Ballads of a Cheechako by Robert W. Service

Robert Service (b. Preston, England, Jan. 16, 1874; d. France, Sept. 11, 1958) was born of Scottish parents who were blessed with many children and little else. He grew up in Glasgow, Scotland and immigrated to Canada when he was 21. After drifting up and down the west coast as hobo, farmhand, ranch worker and store clerk, Service finally accepted employment with the Bank of Commerce in British Columbia and soon thereafter was transferred to Whitehorse, Yukon. He settled comfortably into the Whitehorse environment, where he was a favoured performer reciting popular poems at social gatherings. His repertoire grew threadbare through repetition and, to augment it, he was inspired to write the immortal Shooting of Dan McGrew. Service then produced, in rapid succession, The Cremation of Sam McGee, The Spell of the Yukon, and other uniquely Yukon poems. In 1908 he was transferred to the Dawson City bank, and a few years later left the Yukon to become a war correspondent for the Toronto Star newspaper in the Balkan War of 1912-13 and in World War 1. After the war, Service married a French girl and settled in France which, except for the Nazi invasion, became his home for the remainder of his life.

White Fang by Jack London

Jack London (b. San Francisco, Calif., USA, Jan. 12, 1876; d. Glen Allen, Calif., Nov. 22, 1916) was born the illegitimate son of an impoverished spiritualist, and as a young man tramped around the USA, worked as a sailor and labourer and, as he described it, exulted in his own strength.
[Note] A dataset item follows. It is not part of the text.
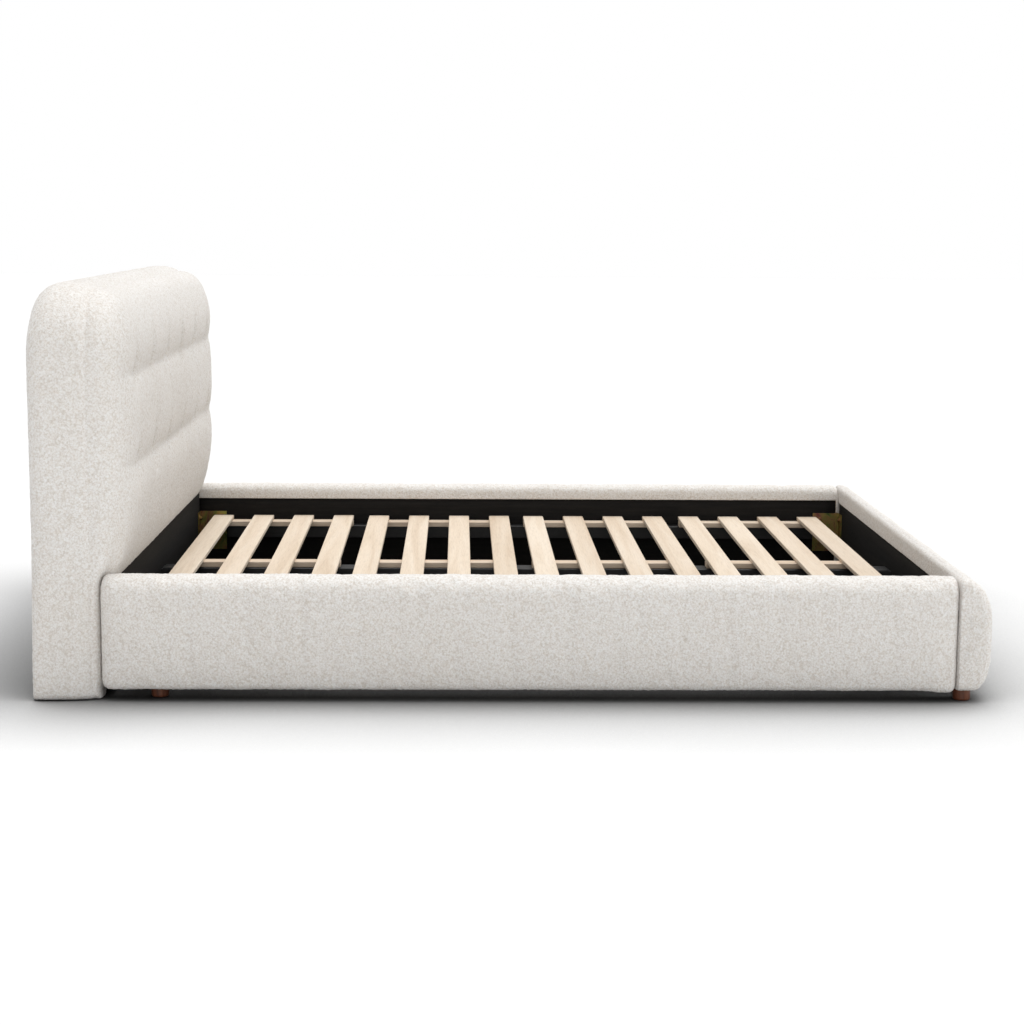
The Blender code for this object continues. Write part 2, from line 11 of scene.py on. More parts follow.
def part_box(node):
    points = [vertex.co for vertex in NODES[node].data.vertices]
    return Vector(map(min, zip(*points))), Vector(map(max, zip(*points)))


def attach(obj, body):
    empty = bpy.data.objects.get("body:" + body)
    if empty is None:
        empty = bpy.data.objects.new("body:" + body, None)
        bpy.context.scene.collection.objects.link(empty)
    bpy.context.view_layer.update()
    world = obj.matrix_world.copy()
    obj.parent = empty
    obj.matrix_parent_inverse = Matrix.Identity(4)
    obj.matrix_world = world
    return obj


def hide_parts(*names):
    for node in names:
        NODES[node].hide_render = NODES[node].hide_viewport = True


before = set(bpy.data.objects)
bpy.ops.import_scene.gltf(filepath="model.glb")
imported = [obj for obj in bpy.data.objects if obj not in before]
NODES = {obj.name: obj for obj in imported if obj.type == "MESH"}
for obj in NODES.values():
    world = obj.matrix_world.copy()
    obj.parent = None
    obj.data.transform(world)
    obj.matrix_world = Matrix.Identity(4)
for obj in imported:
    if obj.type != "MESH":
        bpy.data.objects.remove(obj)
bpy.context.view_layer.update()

The discovery that strength was not enough came when London was exposed to the world of broken and failed men, the 'social pit'. It propelled London towards socialism. The early novels, especially the Alaskan story The Call of the Wild (1903), dramatize Darwinian and Spencerian themes. London's protagonists are often 'blond beasts', heroic and dominating figures who struggle against society and nature. Though he remained a committed propagandist for the cause of socialism, its collective dimension was remote from his worldview. London's work was closer to Nietzsche than it was to the temperate spirits who dominated the Socialist party in the USA.